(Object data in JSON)

___

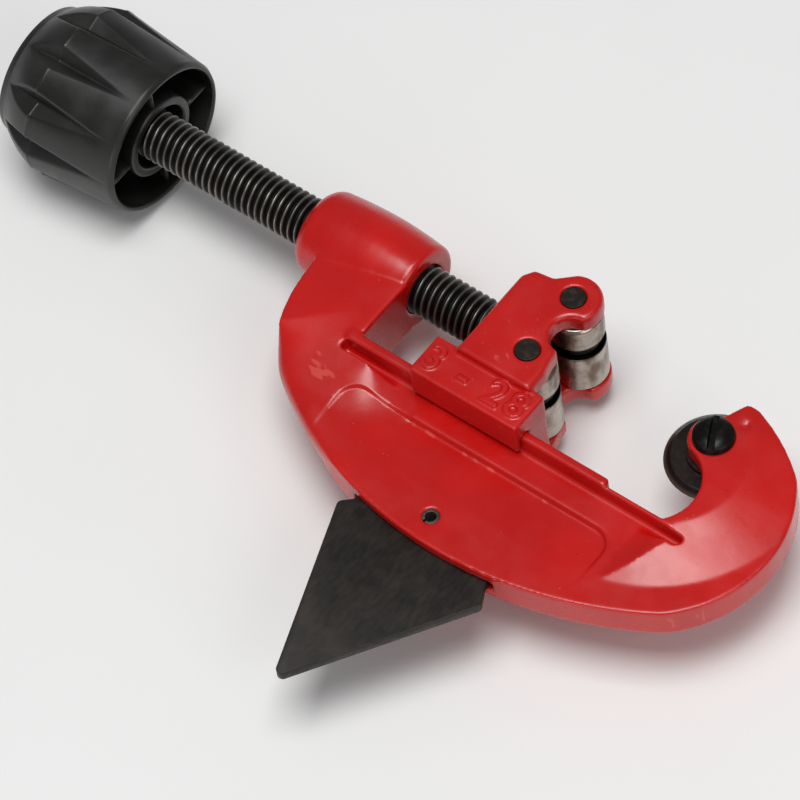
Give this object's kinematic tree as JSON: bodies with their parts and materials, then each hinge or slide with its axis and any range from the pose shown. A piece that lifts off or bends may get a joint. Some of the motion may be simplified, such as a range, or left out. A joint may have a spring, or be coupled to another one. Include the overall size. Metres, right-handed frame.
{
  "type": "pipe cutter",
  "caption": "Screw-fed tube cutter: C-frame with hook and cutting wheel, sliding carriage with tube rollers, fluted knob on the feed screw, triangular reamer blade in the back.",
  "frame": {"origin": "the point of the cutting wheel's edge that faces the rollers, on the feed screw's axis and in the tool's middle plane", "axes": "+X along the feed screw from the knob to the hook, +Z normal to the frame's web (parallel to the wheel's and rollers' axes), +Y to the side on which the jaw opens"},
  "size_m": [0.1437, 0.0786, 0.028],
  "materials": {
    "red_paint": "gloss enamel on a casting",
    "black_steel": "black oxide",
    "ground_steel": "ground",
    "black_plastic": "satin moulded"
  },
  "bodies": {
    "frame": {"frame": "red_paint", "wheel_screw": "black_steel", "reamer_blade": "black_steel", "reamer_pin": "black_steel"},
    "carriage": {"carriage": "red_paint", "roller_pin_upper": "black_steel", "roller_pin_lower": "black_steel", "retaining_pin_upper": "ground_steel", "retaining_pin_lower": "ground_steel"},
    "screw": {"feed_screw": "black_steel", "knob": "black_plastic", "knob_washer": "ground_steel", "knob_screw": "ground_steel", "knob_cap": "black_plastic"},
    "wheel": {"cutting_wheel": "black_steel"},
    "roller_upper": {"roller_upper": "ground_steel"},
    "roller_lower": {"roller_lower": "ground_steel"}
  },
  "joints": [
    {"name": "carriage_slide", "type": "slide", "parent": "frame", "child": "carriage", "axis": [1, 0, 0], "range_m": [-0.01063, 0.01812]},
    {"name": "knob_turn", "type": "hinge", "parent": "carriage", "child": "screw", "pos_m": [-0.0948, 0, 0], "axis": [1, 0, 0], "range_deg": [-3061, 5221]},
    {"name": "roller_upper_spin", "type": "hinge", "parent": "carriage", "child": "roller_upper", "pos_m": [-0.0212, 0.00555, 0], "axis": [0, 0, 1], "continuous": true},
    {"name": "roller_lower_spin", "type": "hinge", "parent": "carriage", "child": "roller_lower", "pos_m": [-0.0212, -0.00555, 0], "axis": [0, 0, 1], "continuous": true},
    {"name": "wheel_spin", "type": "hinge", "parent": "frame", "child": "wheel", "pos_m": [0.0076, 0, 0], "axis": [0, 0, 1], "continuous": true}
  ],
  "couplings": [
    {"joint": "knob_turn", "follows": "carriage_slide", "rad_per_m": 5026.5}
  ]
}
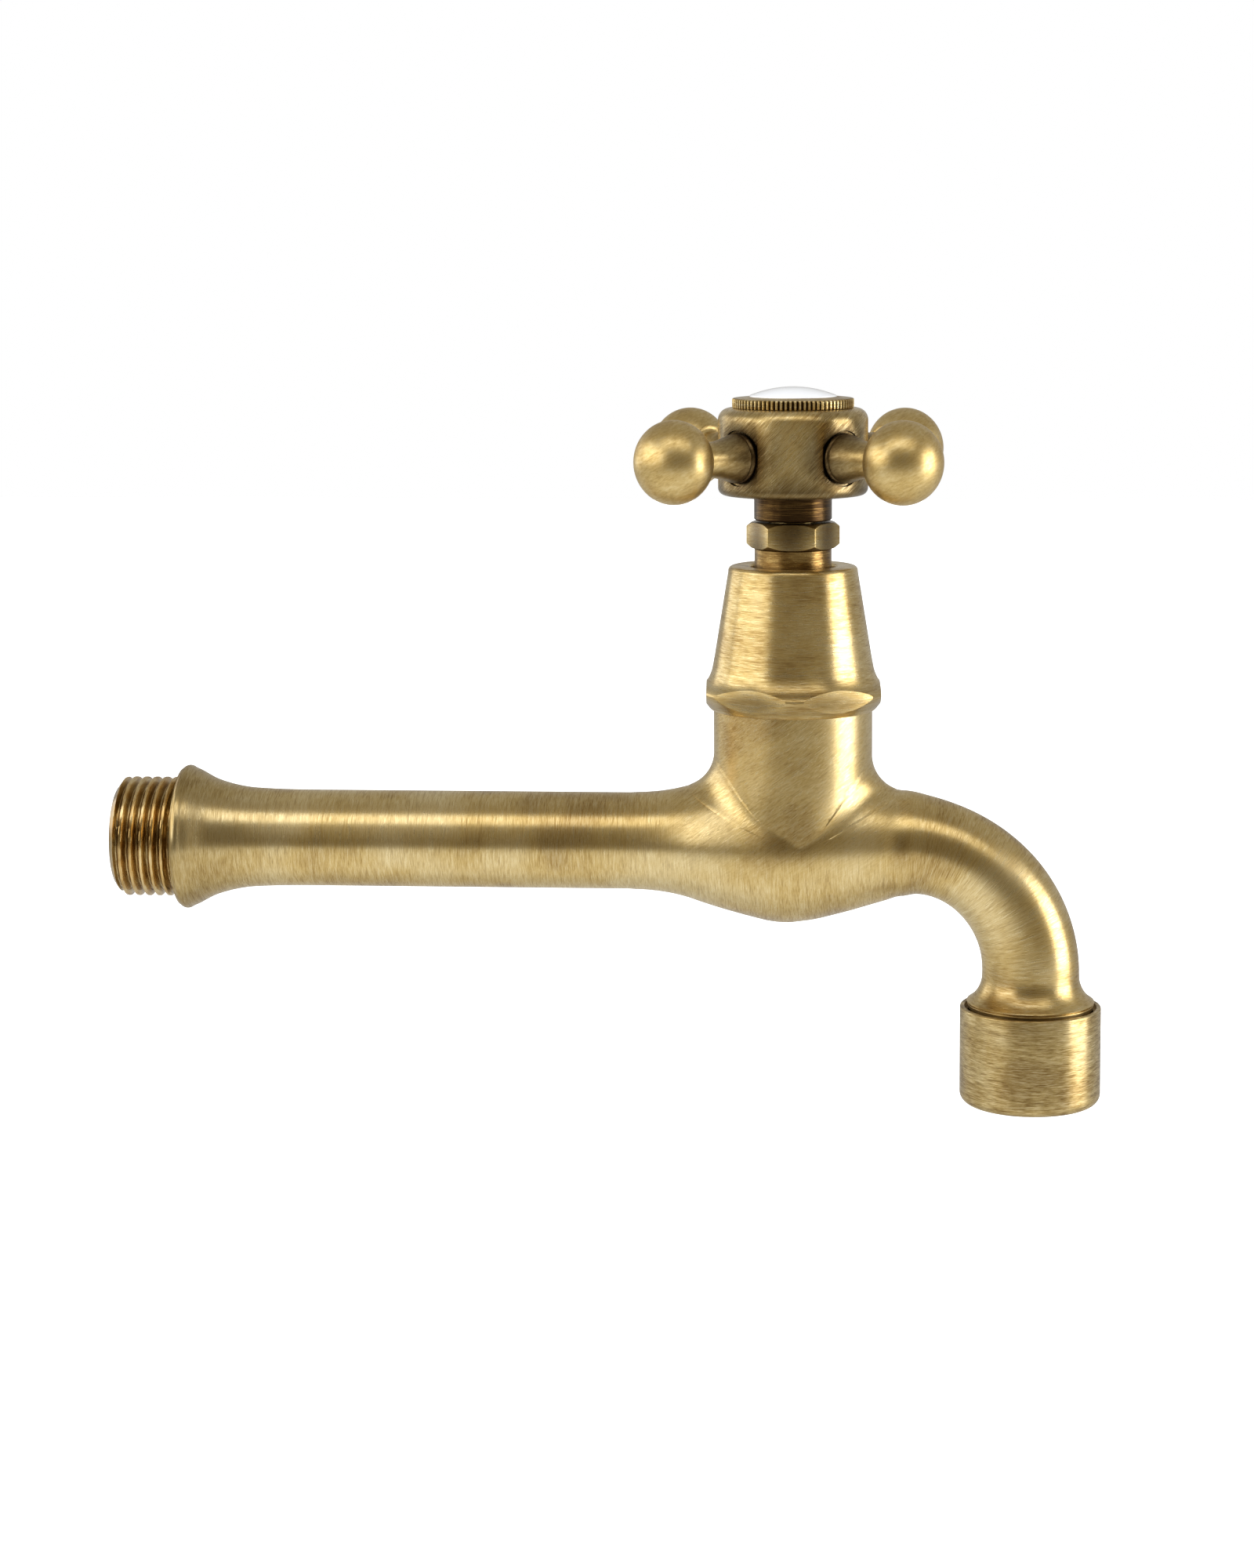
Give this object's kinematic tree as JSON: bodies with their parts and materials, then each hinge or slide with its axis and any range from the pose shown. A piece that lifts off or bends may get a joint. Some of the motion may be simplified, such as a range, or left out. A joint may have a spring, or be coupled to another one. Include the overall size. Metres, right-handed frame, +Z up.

___

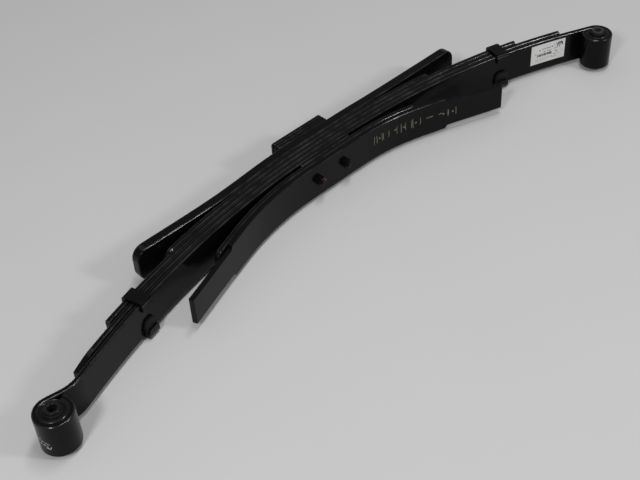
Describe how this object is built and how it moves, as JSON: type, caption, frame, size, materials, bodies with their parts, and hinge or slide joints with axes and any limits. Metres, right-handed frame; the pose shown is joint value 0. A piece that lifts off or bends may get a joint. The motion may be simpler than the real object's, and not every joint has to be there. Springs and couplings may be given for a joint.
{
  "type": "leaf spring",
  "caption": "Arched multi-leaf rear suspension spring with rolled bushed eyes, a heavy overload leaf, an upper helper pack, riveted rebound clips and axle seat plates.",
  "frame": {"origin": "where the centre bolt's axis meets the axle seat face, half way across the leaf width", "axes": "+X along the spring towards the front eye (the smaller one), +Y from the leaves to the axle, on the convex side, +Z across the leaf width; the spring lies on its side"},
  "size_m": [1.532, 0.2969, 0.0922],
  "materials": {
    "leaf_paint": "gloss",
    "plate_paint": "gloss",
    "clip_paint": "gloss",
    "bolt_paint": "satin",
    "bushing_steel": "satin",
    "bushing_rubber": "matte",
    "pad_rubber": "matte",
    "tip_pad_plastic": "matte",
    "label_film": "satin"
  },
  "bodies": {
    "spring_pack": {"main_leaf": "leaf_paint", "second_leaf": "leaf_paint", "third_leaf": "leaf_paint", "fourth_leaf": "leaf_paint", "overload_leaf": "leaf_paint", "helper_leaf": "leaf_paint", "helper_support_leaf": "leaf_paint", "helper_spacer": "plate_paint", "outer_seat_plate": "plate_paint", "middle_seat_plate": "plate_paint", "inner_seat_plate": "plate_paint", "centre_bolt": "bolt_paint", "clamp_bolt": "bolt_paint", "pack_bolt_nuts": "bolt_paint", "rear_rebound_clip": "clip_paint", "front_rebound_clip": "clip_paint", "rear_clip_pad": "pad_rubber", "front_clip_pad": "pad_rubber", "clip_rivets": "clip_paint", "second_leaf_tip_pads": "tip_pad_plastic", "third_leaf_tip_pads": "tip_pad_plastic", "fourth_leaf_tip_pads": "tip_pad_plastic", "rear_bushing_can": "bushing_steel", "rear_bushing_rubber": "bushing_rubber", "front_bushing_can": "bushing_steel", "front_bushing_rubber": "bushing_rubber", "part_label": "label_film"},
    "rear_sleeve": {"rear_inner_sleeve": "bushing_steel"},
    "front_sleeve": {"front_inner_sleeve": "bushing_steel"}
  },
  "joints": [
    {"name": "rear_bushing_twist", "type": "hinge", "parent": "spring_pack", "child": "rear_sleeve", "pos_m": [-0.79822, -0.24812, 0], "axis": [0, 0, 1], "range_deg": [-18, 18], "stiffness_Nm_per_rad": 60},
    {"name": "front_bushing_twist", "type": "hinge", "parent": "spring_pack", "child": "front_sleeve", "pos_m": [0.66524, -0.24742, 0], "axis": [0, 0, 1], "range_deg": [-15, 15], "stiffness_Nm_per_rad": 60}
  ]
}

___

Short exercise
Only a number is wanted: how many lines of the material above hold "axes"?

Task solution
3